Recently, deflationary tokens have started showing extraordinary demand. The reason is obvious: the more tokens are burned over time, the more profitable it is for holders to hold them, as with time, their share of the total supply increases. Below, I’ll tell you how this works and why it does.

Deflationary tokens have a system built into their smart contract to burn them with each transaction. Every time tokens are transferred in a blockchain, some percentage of them is automatically burned. That way, each transaction increases the percentage of owned tokens relative to the total supply, which decreases accordingly. The more transactions, the faster the supply decreases, and the faster the percentage of holders, who don’t transfer tokens, increases. Burning takes place in both — blockchain transfers and buying/selling on decentralized exchanges like Uniswap. No burning occurs when trading on centralized exchanges like KickEX.

Let’s take a look at an example. Suppose we have a total supply of 10,000 tokens. Holder A has 1,000 tokens, while other users own the remaining 9,000 tokens. Holder A thus owns 10% of the total token amount. Let us now imagine that there was a total of 5,000 token transactions within a period of 24 hours. 5% of them were burned, which represents 250 tokens in our example. This implies that the total supply is now 9,750 tokens, and Holder A’s share is no longer 10% but 10.25%.

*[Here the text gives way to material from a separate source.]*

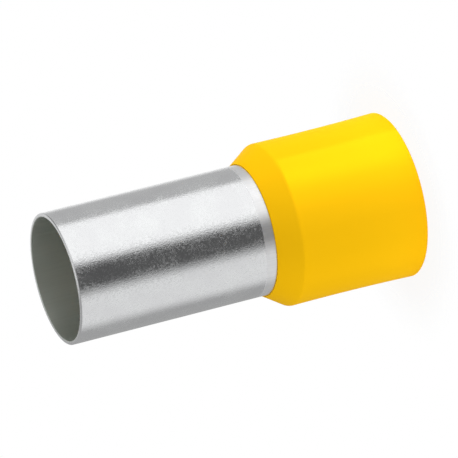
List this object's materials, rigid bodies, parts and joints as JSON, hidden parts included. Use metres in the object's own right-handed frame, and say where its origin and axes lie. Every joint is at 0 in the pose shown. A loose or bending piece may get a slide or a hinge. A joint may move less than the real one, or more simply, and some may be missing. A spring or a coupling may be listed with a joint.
{
  "type": "wire ferrule",
  "caption": "Insulated wire ferrule: a thin tinned copper sleeve whose belled end is held in a conical plastic collar, open all the way through.",
  "frame": {"origin": "on the axis, in the plane of the collar's back rim, where the wire enters", "axes": "+Z along the axis, from the collar's back rim to the open mouth of the metal sleeve; round about Z, so X and Y are free"},
  "size_m": [0.0172, 0.0172, 0.037],
  "materials": {
    "tinned_copper": "satin",
    "yellow_plastic": "satin"
  },
  "bodies": {
    "root": {"metal_sleeve": "tinned_copper", "plastic_collar": "yellow_plastic"}
  },
  "joints": []
}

In addition, almost all deflationary tokens incorporate a redistribution method, also known as staking, or POS (Proof of Stake). This method, like staking, distributes a small percentage of each transaction to token holders in proportion to their percentage of ownership. That way, the holders’ share increases even more: both because of the burn and because they receive additional tokens due to the distribution. Various contracts implement this in different ways: on Safemoon, tokens are sent to a specific pool, from where, once they reach a certain set amount, they are distributed to all holders. The KICK token uses a more advanced method, and each transaction redistributes the shares immediately to all holders.

Therefore, the more transactions there are, the faster holders’ shares increase. In theory, this should lead to a situation in which, after some time, there are significantly fewer tokens. This will result in the demand for them growing, which will dissuade holders from selling and allow a rapid decrease of the total supply. This is, however, just the theory of it. In practice, things might not turn out so rosy.

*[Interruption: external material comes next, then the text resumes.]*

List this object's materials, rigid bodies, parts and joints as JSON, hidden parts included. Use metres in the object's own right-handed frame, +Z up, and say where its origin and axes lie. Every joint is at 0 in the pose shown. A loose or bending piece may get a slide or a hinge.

Almost all current deflationary tokens have a huge supply — quadrillions of tokens. As I said earlier, more transactions result in more tokens getting burned, which in turn will cause the token price to grow. As I said earlier, the more transactions will occur, the more will be burned, and the higher the token’s price will grow. Therein lies the catch that the creators of these tokens don’t come clean about: the higher the price is, the lower the number of tokens to be sent will be, which will cause burning and distribution times to slow. That is why the quadrillions aren’t going anywhere, and their supply can’t go down significantly even in ten years.

That’s why we’re doing the KICK token denomination so that we can initially reduce the number of tokens from 150 billion to 1.5 billion. This will allow the deflation process to work more efficiently, and reducing total supply becomes more feasible than with quadrillions, which will stay forever. So, yes, the slowing effect will occur in this case, but it will be much less pronounced, and the deflation will be several orders of magnitude more effective than for tokens with huge supplies.

Furthermore, most of the current deflationary tokens don’t have any actual products that they could be used for, and it’s not certain whether this will change in the future. Therefore, it’s more likely that in most cases, a significant demand will not occur. In KICK’s case, things are different: we already have working products, and the token is already being used to reduce and pay trade commissions, where it is also being burned. In addition, there will be more uses for the KICK token in the future. Not long after we replace the token with the KICK v8 version, we will launch our secret project that may show high demand. Later, there will be pro-accounts that will accept KICK tokens as a means of payment, and we will start integrating KICK as a payment method into third-party projects and businesses, leading to higher demand, more transactions, and, as a result, faster burning and more intensive token distribution to its holders.

For example, $500,000 worth of KICK token transactions were made on June 9, 2021. This means that with the current token parameters of 5% to burn, and 5% to distribute, $25,000 worth of KICK tokens would have been burned, and $25,000 would have been distributed to holders. Those with 10% of the entire supply would get $2500 worth of KICK tokens, and those with 1% would get $250. For passive token holders, I think these are excellent and very tempting numbers. If you extrapolate it to a month, then it becomes an entirely different figure. If you do this during a year, given the increasing demand and the growing number of transactions, this will become an astronomical figure.

Additionally, after the swap, we will start negotiations with top exchanges regarding KICK listing. Right now, so long as the token has a method of supply and it is unlimited, exchanges are afraid to list KICK, as it could lead to negative consequences for their users. However, once the token is replaced, the supply will be permanently restricted, and this risk will be removed. This way, exchanges will not only not be afraid of listing, but they will also be able to make money on staking, which will make KICK v8 many times more attractive than it is now.

The transition to a deflationary model will certainly and inevitably have a positive effect on the reputation and value of the token and will benefit all its holders. That means you should HODL KICK, believe in KICK, and your expectations are sure to be more than rewarded!